The non-hardening tackifying agent of the granular lost circulation material can comprise at least one member selected from the group consisting of polyamides, polyacrylates, polyesters, polyethers, polycarbamates, polycarbonates, styrene-butadiene lattices and natural and synthetic resins. Alternatively, the non-hardening tackifying agent can comprise a polyamide.
In one further embodiment, the non-hardening tackifying agent is a pressure sensitive adhesive. The pressure sensitive adhesive can comprise a silicone, polyacrylate, terpenes aromatic resin, pine resin, hydrogenated hydrocarbon resin, polyisbutylense or terpenephenol resin. Alternatively, the pressure sensitive adhesive can consist essentially of silicone, polyacrylate, terpenes aromatic resin, pine resin, hydrogenated hydrocarbon resin, polyisbutylense, terpenephenol resin or combinations thereof. In another further embodiment, the non-hardening tackifying agent is viscoelastic. The non-hardening tackifying agent can be made viscoelastic by dissolving an elastomeric material into the non-hardening tackifying agent. The elastomeric material can be selected from the group consisting essentially of poly(alpha-methylstyrene), styrene-butadiene copoylmers, silicones and combinations thereof.
The granular carbonate mineral of the granular lost circulation material can be a metamorphic rock comprised of carbonate mineral or consisting essentially of a carbonate mineral. Further, the granular carbonate mineral can be marble. Alternatively, the granular carbonate mineral can consist essentially of marble.

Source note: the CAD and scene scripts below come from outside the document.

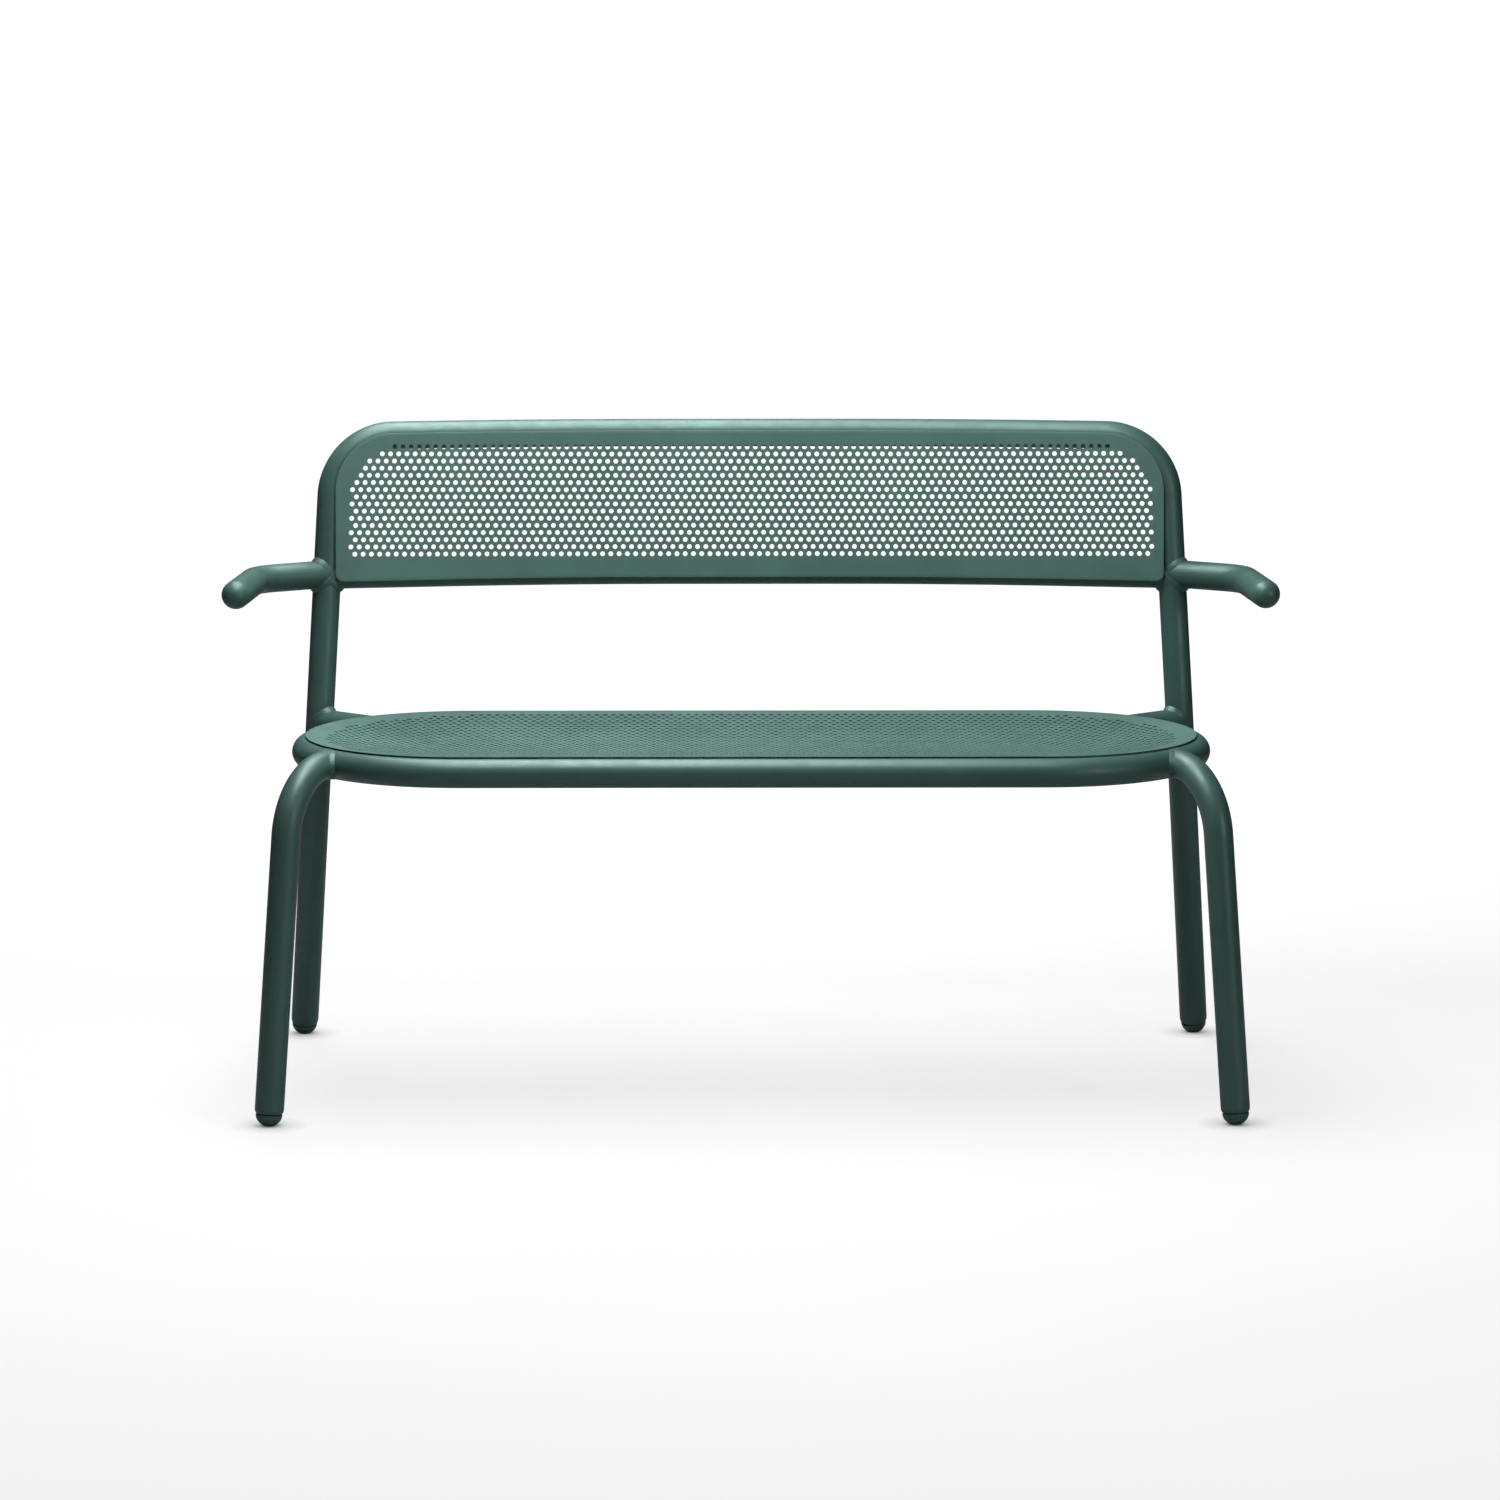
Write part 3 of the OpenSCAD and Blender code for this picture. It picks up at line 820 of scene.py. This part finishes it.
def coated(name, colour, roughness, peel):
    """Painted or moulded surface: slow colour drift, uneven gloss, and a fine orange-peel relief."""
    material = bpy.data.materials.new(name)
    make = node_maker(material)
    place_at = make("ShaderNodeTexCoord").outputs["Object"]
    drift = spread(make, noise(make, place_at, DRIFT_SCALE, 3.0), 0.0, 1.0)
    fleck = spread(make, noise(make, place_at, FLECK_SCALE), 0.0, 1.0)
    slow = make("ShaderNodeMix", {"Factor": drift}, data_type="RGBA")
    slow.inputs[MIX_A].default_value = [c * (1 - COLOUR_VARIES) for c in colour] + [1.0]
    slow.inputs[MIX_B].default_value = [c * (1 + COLOUR_VARIES) for c in colour] + [1.0]
    links = {"Factor": fleck, MIX_A: slow.outputs[MIX_OUT]}
    grain = make("ShaderNodeMix", links, data_type="RGBA", blend_type="MULTIPLY")
    grain.inputs[MIX_B].default_value = FLECK
    gloss = noise(make, place_at, GLOSS_SCALE, 4.0)
    gloss = spread(make, gloss, roughness - GLOSS_VARIES, roughness + GLOSS_VARIES)
    coarse, fine = noise(make, place_at, PEEL_SCALE, 3.0), noise(make, place_at, FINE_PEEL_SCALE)
    relief = make("ShaderNodeMath", {0: coarse, 1: fine}, operation="ADD")
    bump = make("ShaderNodeBump", {"Height": relief.outputs[0]}, Strength=peel, Distance=PEEL_DEPTH)
    surface = make("ShaderNodeBsdfPrincipled", {
        "Base Color": grain.outputs[MIX_OUT], "Roughness": gloss, "Normal": bump.outputs["Normal"]})
    surface.inputs["Specular Tint"].default_value = GLOSS_TINT
    surface.inputs["Specular IOR Level"].default_value = GLOSS_LEVEL
    make("ShaderNodeOutputMaterial", {"Surface": surface.outputs["BSDF"]})
    return material


def studio_floor():
    """Pale matt floor that the camera sees lit from within, with a painted contact shadow around each foot.
    """
    material = bpy.data.materials.new("studio_floor")
    make = node_maker(material)
    place_at = make("ShaderNodeTexCoord").outputs["Object"]
    seen = make("ShaderNodeLightPath").outputs["Is Camera Ray"]
    shade = spread(make, noise(make, place_at, 1.5), 0.17, 0.18)
    grey = make("ShaderNodeCombineColor", {"Red": shade, "Green": shade, "Blue": shade})
    matt = make("ShaderNodeBsdfDiffuse", {"Color": grey.outputs[0]})
    depth = make("ShaderNodeSeparateXYZ", {0: place_at}).outputs["Y"]
    level = make("ShaderNodeMapRange", {"Value": depth},
                 From_Min=FADE[0], From_Max=FADE[1], To_Min=GLOW[0], To_Max=GLOW[1])
    # Painted contact shadow: the floor's glow, as the camera sees it, is dimmed where a foot is near.
    contact_shadow = make("ShaderNodeAmbientOcclusion", samples=2, Distance=CONTACT_SHADOW_REACH).outputs["AO"]
    lit = make("ShaderNodeMath", {0: level.outputs["Result"], 1: contact_shadow}, operation="MULTIPLY")
    glow = make("ShaderNodeEmission", {"Strength": lit.outputs[0]})
    both = make("ShaderNodeAddShader", {0: matt.outputs[0], 1: glow.outputs[0]})
    dim = make("ShaderNodeBsdfDiffuse")
    dim.inputs["Color"].default_value = BOUNCE
    mix = make("ShaderNodeMixShader", {0: seen, 1: dim.outputs[0], 2: both.outputs[0]})
    make("ShaderNodeOutputMaterial", {"Surface": mix.outputs[0]})
    return material


# ---------- the bench ----------

# Tubes and panels carry one paint, darkened on the tubes as painted shade and lightened on the panels as
# painted light.
tube_paint = coated("tube_paint", SHADED_TUBE_COLOUR, 0.46, 0.25)
panel_paint = coated("panel_paint", LIT_PANEL_COLOUR, 0.47, 0.25)
glide_plastic = coated("glide_plastic", GLIDE_COLOUR, 0.48, 0.40)

SIDES = (("left", -1), ("right", 1))
back_path = back_frame_line()
ring_path = ring_line()
rail_path = lower_rail_line()
UPRIGHT = (back_path, TUBE_R)
RING = (np.vstack([ring_path, ring_path[:1]]), TUBE_R)


def ending(side, path):
    """A path from left to right, turned so that it ends on the given side."""
    return path if side > 0 else path[::-1]


def place(obj, node):
    """Makes a piece stand for a CAD node, and ride on the bench's one body."""
    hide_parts(node)
    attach(obj, "root")


def side_pieces(word, side):
    """The pieces that the bench has on its left and again on its right."""
    leg, arm = leg_line(side), arm_line(side)
    place(tube(f"leg_{word}", leg, TUBE_R, start=RING, foot_end=True), f"front_leg_{word}")
    place(tube(f"link_{word}", link_line(side), TUBE_R, start=RING, end=UPRIGHT), f"seat_link_{word}")
    place(tube(f"arm_{word}", arm, TUBE_R, start=UPRIGHT), f"armrest_{word}")
    place(arm_cap(f"arm_cap_{word}", arm), f"armrest_cap_{word}")
    place(tube(f"brace_{word}", brace_line(side), BRACE_R, start=RING, end=RING), f"seat_brace_{word}")
    place(glide(f"glide_front_{word}", leg), f"foot_glide_front_{word}")
    place(glide(f"glide_rear_{word}", ending(side, back_path)), f"foot_glide_rear_{word}")


def welds():
    """The five groups of weld fillets, each with its left side first."""
    arms, legs, links, rails, braces = [], [], [], [], []
    for _, side in SIDES:
        link, brace = link_line(side), brace_line(side)
        arms.append((arm_line(side)[::-1], TUBE_R, *UPRIGHT))
        legs.append((leg_line(side)[::-1], TUBE_R, *RING))
        links += [(link, TUBE_R, *UPRIGHT), (link[::-1], TUBE_R, *RING)]
        rails.append((ending(side, rail_path), RAIL_R, *UPRIGHT))
        braces += [(brace, BRACE_R, *RING), (brace[::-1], BRACE_R, *RING)]
    place(weld_group("welds_arms", arms), "weld_beads_armrests")
    place(weld_group("welds_legs", legs), "weld_beads_front_legs")
    place(weld_group("welds_links", links), "weld_beads_seat_links")
    place(weld_group("welds_rail", rails), "weld_beads_lower_rail")
    place(weld_group("welds_braces", braces), "weld_beads_seat_braces")


place(tube("back_tube", back_path, TUBE_R, foot_start=True, foot_end=True), "back_frame_tube")
place(tube("lower_rail", rail_path, RAIL_R, start=UPRIGHT, end=UPRIGHT), "back_lower_rail")
place(tube("seat_ring", ring_path, TUBE_R, closed=True), "seat_ring_tube")
for word, side in SIDES:
    side_pieces(word, side)
welds()
place(seat_panel(), "seat_panel")
place(back_panel(), "back_panel")


# ---------- floor, light and camera ----------


def backdrop():
    """Pale round floor that curves up into a wall, all round the bench and the camera."""
    bend = [(FLOOR_R + FLOOR_BEND * math.sin(a), FLOOR_BEND - FLOOR_BEND * math.cos(a))
            for a in np.linspace(0, math.pi / 2, BEND_POINTS)]
    profile = bend + [(FLOOR_R + FLOOR_BEND, WALL_TOP)]
    turns = [2 * math.pi * k / FLOOR_SIDES for k in range(FLOOR_SIDES)]
    verts = [(r * math.cos(a), r * math.sin(a), z) for r, z in profile for a in turns] + [(0, 0, 0)]
    hub = len(verts) - 1
    faces = [(hub, k, (k + 1) % FLOOR_SIDES) for k in range(FLOOR_SIDES)]
    for low in range(0, hub - FLOOR_SIDES, FLOOR_SIDES):
        high = low + FLOOR_SIDES
        for k in range(FLOOR_SIDES):
            n = (k + 1) % FLOOR_SIDES
            faces.append((low + k, high + k, high + n, low + n))
    new_object("backdrop", verts, faces, studio_floor(), smooth_angle=60)


def area_light(name, at, aim, width, height, power):
    light = bpy.data.lights.new(name, "AREA")
    light.shape = "RECTANGLE"
    light.size, light.size_y, light.energy = width, height, power
    obj = bpy.data.objects.new(name, light)
    obj.location = at
    obj.rotation_euler = (Vector(aim) - Vector(at)).to_track_quat("-Z", "Y").to_euler()
    obj.visible_camera = False
    bpy.context.scene.collection.objects.link(obj)


def world_light():
    world = bpy.data.worlds.new("studio")
    bpy.context.scene.world = world
    world.use_nodes = True
    node = world.node_tree.nodes["Background"]
    node.inputs["Color"].default_value = (1, 1, 1, 1)
    node.inputs["Strength"].default_value = WORLD_STRENGTH


def camera():
    data = bpy.data.cameras.new("camera")
    data.sensor_width, data.lens = CAMERA_SENSOR, CAMERA_LENS
    data.clip_end = 100.0
    obj = bpy.data.objects.new("camera", data)
    obj.location = CAMERA_AT
    obj.rotation_euler = CAMERA_TURN
    bpy.context.scene.collection.objects.link(obj)
    bpy.context.scene.camera = obj


backdrop()
for light in LIGHTS:
    area_light(*light)
world_light()
camera()
bpy.context.scene.view_settings.view_transform = "Standard"
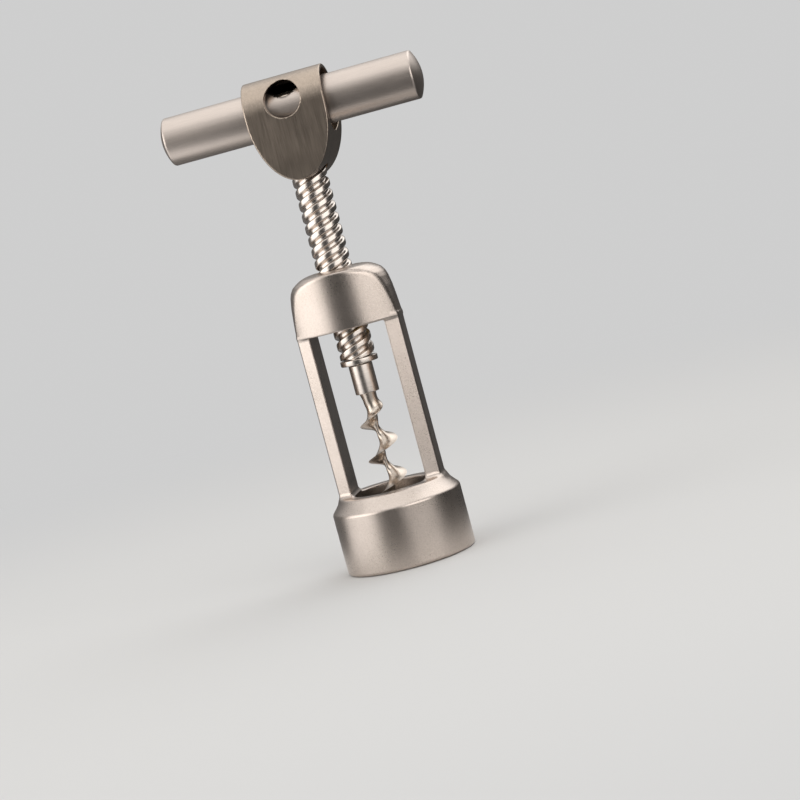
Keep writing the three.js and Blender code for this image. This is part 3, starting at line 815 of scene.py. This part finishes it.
class CORKSCREW_OT_casting(bpy.types.Operator):
    """Make the casting: bell, legs and bridge in one blasted piece"""

    bl_idname = "corkscrew.casting"
    bl_label = "Casting"

    def execute(self, context):
        s = context.scene.corkscrew_frame
        screw = context.scene.corkscrew_screw
        drop = s.bell_height - s.skirt_height
        run = s.bell_radius - s.shoulder_radius
        slant = math.hypot(run, drop)
        seat_narrowing = s.seat_radius - s.throat_radius
        seat_slant = math.hypot(s.seat_height, seat_narrowing)
        face_centre = s.bridge_face_radius - s.bridge_depth / 2
        taper = math.atan2(s.leg_inner_depth - s.leg_outer_depth, 2 * (s.leg_outer - s.leg_inner))
        bore = screw.thread_radius + CLEARANCE

        def shape(x, y, z):
            radius = np.hypot(x, y)
            slope = ((radius - s.bell_radius) * drop + (z - s.skirt_height) * run) / slant
            hollow = np.clip((z - s.skirt_height) / drop, 0, 1)
            slope = slope + SHOULDER_HOLLOW * np.sin(math.pi * hollow)
            bell = both(radius - s.bell_radius, slope, SHOULDER_EDGE)
            bell = both(bell, z - s.bell_height, UPPER_RIM_EDGE)
            bell = both(bell, -z, LOWER_RIM_EDGE)
            side = np.abs(x)
            sloped = (
                (np.abs(y) - s.leg_inner_depth / 2) * math.cos(taper)
                + (side - s.leg_inner) * math.sin(taper)
            )
            leg = both(both(s.leg_inner - side, side - s.leg_outer, s.edge), sloped, s.edge)
            leg = both(leg, both(s.skirt_height - z, z - BRIDGE_BASE - OVERRUN))
            arch = level_dome(
                x, y, z, BRIDGE_BASE, s.bridge_height, s.bridge_width / 2, BRIDGE_SHARES
            )
            arch = both(arch, z - BRIDGE_BASE - s.bridge_height, BRIDGE_TOP_EDGE)
            faces = both(np.hypot(x, y - face_centre), np.hypot(x, y + face_centre))
            bridge = both(arch, faces - s.bridge_face_radius, s.edge)
            bridge = both(bridge, BRIDGE_BASE - z, s.edge)
            casting = either(either(bell, leg, s.foot_fillet), bridge, BRIDGE_FILLET)
            mouth = both(radius - s.mouth_radius, z - s.mouth_depth)
            cone = (radius - s.seat_radius) * s.seat_height + (z - s.mouth_depth) * seat_narrowing
            seat = both(cone / seat_slant, s.mouth_depth - OVERRUN - z)
            throat = both(radius - s.throat_radius, z - s.bell_height)
            casting = without(casting, either(either(throat, mouth), seat), CAVITY_EDGE)
            under = BRIDGE_BASE - BUSH_SEAT_OVERRUN - z
            hole = both(radius - bore, under)
            bush = both(radius - bore - BUSH_SEAT_WALL, z - BRIDGE_BASE - BUSH_SEAT_LENGTH)
            return without(casting, either(hole, both(bush, under)), BUSH_SEAT_EDGE)

        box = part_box("bell_frame")
        piece = meshed("bell_frame_casting", "satin_nickel_blasted", shape, *box, CASTING_CELL)
        rides(piece, "frame", "bell_frame")
        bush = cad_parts["thread_bush"]
        bush.data.materials.clear()
        bush.data.materials.append(finish_of("brass_bush"))
        return {"FINISHED"}


class CORKSCREW_OT_spindle(bpy.types.Operator):
    """Make the spindle: its thread, its neck and the journal in the handle bar"""

    bl_idname = "corkscrew.spindle"
    bl_label = "Spindle"

    def execute(self, context):
        s = context.scene.corkscrew_screw
        values = {
            "Base": s.thread_base, "Top": s.thread_top, "Starts": float(s.starts),
            "Radius": s.thread_radius, "Depth": s.thread_depth, "Lead": s.lead,
            "Phase": s.thread_phase,
        }
        piece = made_by(thread, "spindle_thread", "nickel_plated", values)
        rides(piece, "spindle", "spindle")
        neck_top = s.thread_base + NECK_OVERLAP
        neck = turned("spindle_neck", "nickel_plated", eased([
            (NECK_BORE_RADIUS, RING_BASE, 0), (s.neck_radius, RING_BASE, NECK_EDGE),
            (s.neck_radius, neck_top, 0), (NECK_BORE_RADIUS, neck_top, 0),
        ]))
        rides(neck, "spindle", "spindle")
        journal_base = s.thread_top - OVERRUN
        dome = [
            (s.journal_radius * math.cos(a), s.journal_top - s.journal_dome * (1 - math.sin(a)))
            for a in np.linspace(0, math.pi / 2, DOME_POINTS)
        ]
        journal = turned("spindle_journal", "nickel_worm", [
            (0, journal_base), (s.journal_radius, journal_base), *dome,
        ])
        rides(journal, "spindle", "spindle")
        return {"FINISHED"}


class CORKSCREW_OT_stop_ring(bpy.types.Operator):
    """Make the stop ring, loose on the spindle's neck"""

    bl_idname = "corkscrew.stop_ring"
    bl_label = "Stop ring"

    def execute(self, context):
        s = context.scene.corkscrew_screw
        bore = s.neck_radius + CLEARANCE
        ring = turned("stop_ring_turned", "nickel_plated", eased([
            (bore, RING_BASE, RING_BORE_EDGE), (s.ring_radius, RING_BASE, RING_EDGE),
            (s.ring_radius, RING_TOP, RING_EDGE), (bore, RING_TOP, RING_BORE_EDGE),
        ]))
        rides(ring, "stop_ring", "stop_ring")
        return {"FINISHED"}


class CORKSCREW_OT_worm(bpy.types.Operator):
    """Make the worm: a shank and a twisted blade with a sharp point"""

    bl_idname = "corkscrew.worm"
    bl_label = "Worm"

    def execute(self, context):
        s = context.scene.corkscrew_screw
        shank_top = RING_BASE - CLEARANCE
        shank_base = shank_top - s.shank_length
        spigot_top = shank_top + SPIGOT_LENGTH
        values = {
            "Point": WORM_POINT, "Shank": shank_base, "Runout": s.worm_runout,
            "Taper": s.worm_taper, "Neck": s.worm_neck, "Radius": s.worm_radius,
            "Overlap": s.worm_overlap, "Width": s.worm_width, "Lean": s.worm_lean, "Lead": s.lead,
            "Phase": s.worm_phase,
        }
        piece = made_by(blade, "worm_blade", "nickel_worm", values)
        rides(piece, "spindle", "worm")
        shank = turned("worm_shank", "nickel_lathe_cut", eased([
            (0, shank_base, 0), (s.shank_radius, shank_base, SHANK_EDGE),
            (s.shank_radius, shank_top, SHANK_TOP_EDGE), (SPIGOT_RADIUS, shank_top, 0),
            (SPIGOT_RADIUS, spigot_top, 0), (0, spigot_top, 0),
        ]))
        rides(shank, "spindle", "worm")
        return {"FINISHED"}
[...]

While various embodiments have been shown and described herein, modifications may be made by one skilled in the art without departing from the spirit and the teachings herein. The embodiments described herein are exemplary only, and are not intended to be limiting. Many variations, combinations, and modifications are possible. Accordingly, the scope of protection is not limited by the description set out above, but is defined by the claims which follow, that scope including all equivalents of the subject matter of the claims.